US stocks rose on Thursday, as they successfully shrugged off Wednesday’s decline buoyed by upbeat earnings and a rebound in oil prices.

Just after 10:00 in New York, the Dow Jones Industrial Average was up 0.69% to 17,794.65, while the S&P 500 and the Nasdaq rose 0.75% and 0.64% respectively.

The European Central Bank’s (ECB) decision to pull the plug on its funding for Greece’s financial sector sent shockwaves through Wall Street late on Wednesday, while energy stocks were hit by a sharp drop in the price of crude.

"The ECB’s decision wasn’t expected so the shock value sent global shares lower on Wednesday but as long as Greeks still have access to the emergency liquidity assistance programme, there should be no major cause for concern," said CMC Markets analyst Jasper Lawler.

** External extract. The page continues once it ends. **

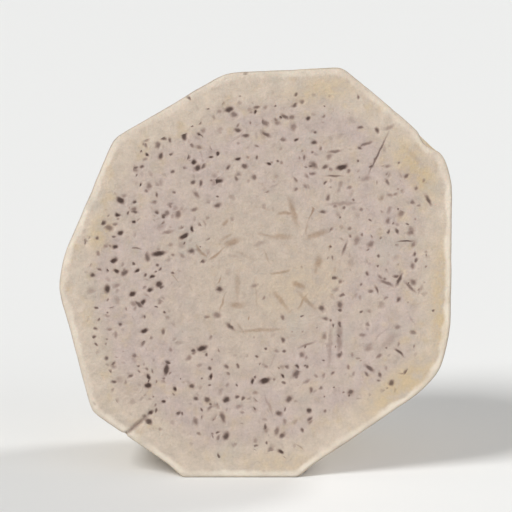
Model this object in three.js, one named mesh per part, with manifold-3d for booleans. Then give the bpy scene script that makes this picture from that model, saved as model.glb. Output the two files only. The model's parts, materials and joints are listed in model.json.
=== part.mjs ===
// One half of a small taro root, peeled by hand and cut across, standing on one of its peeled flats.
//
// The root is one solid piece of flesh, so it is one mesh. Its cut face is flat, and the outline of that face
// has a side for each stroke of the peeling knife. Behind the face each stroke runs back along the root, flat
// across its width and bowed along its length, and a few short cuts dress the rounded tip where they meet.
//
// Millimetres, +Z up. The cut face looks along -Y and a little up, and the tip points along +Y. The origin is on
// the surface that the half rests on, under the middle of its box.
//
// While it is shaped, the half lies in the root's own frame: the middle of the cut face is the origin, +Y runs
// along the root to the tip, and X and Z lie in the cut face.

import * as THREE from "three";
import { toCreasedNormals } from "three/addons/utils/BufferGeometryUtils.js";
import Module from "manifold-3d";

const cutOutline = [
  // corners of the cut face, clockwise from the upper left, as [across, up]
  [-3.8, 26.0],
  [11.1, 26.7],
  [18.9, 20.5],
  [24.4, 15.0],
  [25.4, 11.5],
  [25.2, -7.3],
  [23.7, -12.5],
  [20.9, -15.6],
  [5.3, -25.9],
  [-9.2, -25.9],
  [-21.1, -17.7],
  [-25.4, -1.8],
  [-24.9, 2.3],
  [-18.2, 17.6],
];
const tipCuts = [
  // [turn about the root from +X in degrees, slope towards the tip in degrees, reach]
  [58, 52, 29.3],
  [172, 58, 28.4],
  [318, 62, 28.3],
];
const restingSide = 8; // the side of the outline that the half stands on, counted from its first corner
const leanDegrees = 10; // how far the cut face leans back when the half stands
const rootDepth = 28.5; // from the cut face to where each stroke would end at the tip
const depthWander = 1.4; // how much that differs from stroke to stroke
const bow = 2.7; // 2 bows a stroke as an ellipse, more keeps it straighter near the cut face
const bowWander = 0.25;
const twistDegrees = 8; // how far the strokes turn about the root on their way to the tip
const restingReach = 33; // of the root at the resting side, before the resting flat is cut
const rimSharpness = 110; // how crisp the ridges between strokes are at the cut face
const tipSharpness = 45; // and how worn they are at the tip
const rimWear = 0.4; // width of the small slope all round the cut face
const outlineStep = 1.4; // longest step between two points of the outline
const ringCount = 24; // rings of points between the cut face and the tip
const snapDistance = 0.25; // points this close to the resting flat lie on it, so its edge has no slivers
const fleshColour = 0xd6c8b6;

const rootAxis = new THREE.Vector3(0, 1, 0);
const lean = THREE.MathUtils.degToRad(leanDegrees);
const frontEdge = new THREE.Vector3(0, 0, cutOutline[restingSide][1]);
const up = new THREE.Vector3(0, -Math.sin(lean), Math.cos(lean)); // away from the flat that the half stands on
const restingLevel = up.dot(frontEdge);

// The knife's strokes. Each has one direction square to the root's axis, its reach from the axis at the cut face,
// and the depth at which it ends.
const strokes = cutOutline.map((corner, i) => {
  const next = cutOutline[(i + 1) % cutOutline.length];
  const side = new THREE.Vector3(next[0] - corner[0], 0, next[1] - corner[1]);
  const outward = side.cross(rootAxis).normalize();
  const onSide = new THREE.Vector3(corner[0], 0, corner[1]);
  return {
    outward,
    reach: i === restingSide ? restingReach : outward.dot(onSide),
    depth: rootDepth + depthWander * Math.sin(2.4 * i + 0.6),
    bow: bow + bowWander * Math.sin(1.7 * i + 2.2),
  };
});

const tipFacets = tipCuts.map(([turn, slope, reach]) => {
  const [t, s] = [turn, slope].map(THREE.MathUtils.degToRad);
  const outward = new THREE.Vector3(
    Math.cos(t) * Math.cos(s),
    Math.sin(s),
    Math.sin(t) * Math.cos(s),
  );
  return { outward, reach };
});

// A direction turned about the root as far as the strokes have turned there.
function turnByTwist(direction, sign) {
  const turn = THREE.MathUtils.degToRad(twistDegrees) * direction.y;
  return direction.clone().applyAxisAngle(rootAxis, -sign * turn);
}

// How far the flesh reaches from the middle of the cut face in one direction. Each cut gives a share of the way
// out, and the largest shares decide. The sharpness sets how little the others round the ridge between two cuts.
function reachAlong(direction) {
  const towardsTip = THREE.MathUtils.smoothstep(direction.y, 0, 0.8);
  const sharpness = THREE.MathUtils.lerp(
    rimSharpness,
    tipSharpness,
    towardsTip,
  );
  const untwisted = turnByTwist(direction, -1);
  let sum = 0;
  for (const { outward, reach, depth, bow } of strokes) {
    const across = Math.max(0, outward.dot(untwisted)) / reach;
    const along = direction.y / depth;
    sum += (across ** bow + along ** bow) ** (sharpness / bow);
  }
  for (const { outward, reach } of tipFacets) {
    sum += (Math.max(0, outward.dot(direction)) / reach) ** sharpness;
  }
  return sum ** (-1 / sharpness);
}

// A point of the skin, set onto the plane of the resting flat where it is almost there.
function skinPoint(direction) {
  const reach = reachAlong(direction);
  const reachToFlat = restingLevel / up.dot(direction);
  const snapped = Math.abs(reach - reachToFlat) < snapDistance;
  return direction.clone().multiplyScalar(snapped ? reachToFlat : reach);
}

// Directions in the cut face towards the outline, in even steps along each side, with one at every corner.
function outlineDirections() {
  return cutOutline.flatMap((corner, i) => {
    const from = new THREE.Vector3(corner[0], 0, corner[1]);
    const next = cutOutline[(i + 1) % cutOutline.length];
    const to = new THREE.Vector3(next[0], 0, next[1]);
    const steps = Math.ceil(from.distanceTo(to) / outlineStep);
    return Array.from({ length: steps }, (_, k) =>
      from
        .clone()
        .lerp(to, k / steps)
        .normalize(),
    );
  });
}

// The closed skin of the root half before its resting flat is cut: the face, the rings of points on the peeled
// side from the face to the tip, and the tip. Rings nearer the tip are shorter, so they take fewer points.
function rootSkin() {
  const directions = outlineDirections();
  const count = directions.length;
  const points = [new THREE.Vector3(), skinPoint(rootAxis)];
  const triangles = [];
  const rings = [];

  const addRing = (elevation) => {
    const fewer = [8, 4, 2].find(
      (s) => count % s === 0 && Math.cos(elevation) * s < 1.2,
    );
    const skip = fewer ?? 1;
    rings.push({ first: points.length, skip });
    for (let k = 0; k < count; k += skip) {
      const raised = directions[k]
        .clone()
        .multiplyScalar(Math.cos(elevation))
        .setY(Math.sin(elevation));
      points.push(skinPoint(turnByTwist(raised, 1)));
    }
  };
  addRing(0);
  for (const point of points.slice(rings[0].first)) {
    point.setLength(point.length() - rimWear);
  }
  addRing(Math.asin(rimWear / frontEdge.length()));
  for (let ring = 1; ring <= ringCount; ring++) {
    addRing(((ring / (ringCount + 1)) * Math.PI) / 2);
  }

  const at = ({ first, skip }, k) => first + (k % count) / skip;
  rings.forEach((near, i) => {
    const far = rings[i + 1];
    const stride = far ? far.skip : near.skip;
    for (let k = 0; k < count; k += stride) {
      const end = k + stride;
      if (i === 0) {
        triangles.push([0, at(near, end), at(near, k)]);
      }
      if (!far) {
        triangles.push([at(near, k), at(near, end), 1]);
        continue;
      }
      const middle = k + near.skip;
      triangles.push([at(near, k), at(near, middle), at(far, k)]);
      triangles.push([at(near, middle), at(far, end), at(far, k)]);
      if (middle < end) {
        triangles.push([at(near, middle), at(near, end), at(far, end)]);
      }
    }
  });
  return { points, triangles };
}

// The half with the flat that it stands on, cut as a true plane, and the same small slope along its front edge.
async function restingHalf() {
  const wasm = await Module();
  wasm.setup();
  const { points, triangles } = rootSkin();
  const skin = new wasm.Manifold(
    new wasm.Mesh({
      numProp: 3,
      vertProperties: new Float32Array(points.flatMap((p) => p.toArray())),
      triVerts: new Uint32Array(triangles.flat()),
    }),
  );
  const inward = up.clone().add(rootAxis).normalize();
  const wearLevel = inward.dot(frontEdge) + rimWear * Math.SQRT1_2;
  const half = skin
    .trimByPlane(up.toArray(), restingLevel)
    .trimByPlane(inward.toArray(), wearLevel);
  const { vertProperties, triVerts } = half.getMesh();
  const geometry = new THREE.BufferGeometry();
  geometry.setAttribute(
    "position",
    new THREE.BufferAttribute(vertProperties, 3),
  );
  geometry.setIndex(new THREE.BufferAttribute(triVerts, 1));
  return geometry;
}

// The half stood on its flat, with the origin on the surface under the middle of its box.
async function taroHalf() {
  const geometry = await restingHalf();
  geometry.rotateX(-lean);
  geometry.computeBoundingBox();
  const { min, max } = geometry.boundingBox;
  const flesh = new THREE.MeshStandardMaterial({
    color: fleshColour,
    roughness: 0.62,
    metalness: 0,
  });
  const half = new THREE.Mesh(toCreasedNormals(geometry, 0.3), flesh);
  half.name = "taro_half";
  half.position.set(-(min.x + max.x) / 2, -(min.y + max.y) / 2, -min.z);
  return half;
}

const taroRoot = new THREE.Group();
taroRoot.add(await taroHalf());

export default taroRoot;
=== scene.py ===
"""Half of a small taro root, peeled with a knife and cut across, with a plain stage to see it on.

The half is made by the rule that a knife leaves: each stroke of the peeling is one flat-bowed cut, and the
flesh reaches as far as the nearest cut allows. Lengths in the settings are in metres. The tables of cuts and
marks are in millimetres, in the root's own frame: X and Z lie in the cut face with its middle as the origin,
and Y runs along the root to the tip.
"""

import json
import math

import bpy
import numpy as np
from bpy.props import FloatProperty, FloatVectorProperty, IntProperty, PointerProperty
from mathutils import Matrix, Vector


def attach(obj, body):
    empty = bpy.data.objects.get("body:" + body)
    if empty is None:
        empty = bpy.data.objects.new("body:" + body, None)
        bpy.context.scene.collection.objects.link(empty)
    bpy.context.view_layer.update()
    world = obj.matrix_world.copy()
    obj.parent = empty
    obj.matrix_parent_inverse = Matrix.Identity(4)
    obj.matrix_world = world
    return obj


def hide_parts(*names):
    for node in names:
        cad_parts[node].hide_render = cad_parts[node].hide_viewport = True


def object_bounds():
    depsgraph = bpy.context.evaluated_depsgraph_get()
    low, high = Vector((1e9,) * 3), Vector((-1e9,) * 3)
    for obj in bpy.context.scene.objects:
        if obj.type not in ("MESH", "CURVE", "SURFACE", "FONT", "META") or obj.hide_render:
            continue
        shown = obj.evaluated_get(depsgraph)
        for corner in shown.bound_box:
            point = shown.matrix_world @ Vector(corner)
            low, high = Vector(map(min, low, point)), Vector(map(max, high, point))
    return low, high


bl_info = {
    "name": "Taro Half",
    "version": (1, 0, 0),
    "blender": (4, 5, 0),
    "location": "View3D > Sidebar > Taro",
    "description": "Makes a peeled taro half and a plain stage for it",
    "category": "Add Mesh",
}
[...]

"European matters aside, US markets were actually quite strong in the face of falling oil prices in the last trading session in a sign of endurance that hasn’t been present in the past couple of months."

The US trade deficit jumped 17.1% in December, rising to a two-year high, while exports fell 0.8% to a seasonally adjusted $194.9bn and imports rose 2.2% to $241.4bn

“This jump in the deficit is nothing to be overly alarmed about since, rather than a reflection of the stronger dollar, it is mostly due to the volatility of energy imports and exports,” said Paul Ashworth, chief US economist at Capital Economics.

“Both the price and volume of energy imports will fall sharply in January and we would expect the monthly deficit to be back below $40bn soon.”

Initial claims for unemployment benefits in the States increased 11,000 last week but remained at historically-low levels. Jobless claims totalled 278,000 in the week ended 31 January, according to the US Department of Labor, coming in below the 290,000 consensus forecast. Claims for the previous week were revised up by 2,000 to 267,000, but were still at the lowest level since April 2000.

The data comes ahead of Friday's all-important non-farm payrolls report.

In corporate news, Dunkin’ Brands Group rose slightly after reporting earnings that fell just short of estimates and announcing a $700m buyback programme.

Philip Morris and Sirius XM Holdings both edged forward in early trading after releasing their results before the opening bell.

Going the other way, Michael Kors shares slid after the luxury designer announced a weaker-than-expected outlook for the fourth quarter and financial year, while Keurig fell over 5% after reporting disappointing quarterly late on Wednesday.

Hospira surged over 36% after The Wall Street Journal reported it would buy the drugmaker for $16bn, while Twitter, LinkedIn, GoPro and Yelp will all report after the close.

The dollar lost almost 1% against the euro and almost 0.5% against the pound but registered a marginal gain against the yen, while gold futures fell 0.20% to $1,262.00.

Oil prices rebounded strongly, with Brent crude rising over 3.6% to $56.20 a barrel, while West Texas Intermediate rose 3.4% to $50.16 a barrel.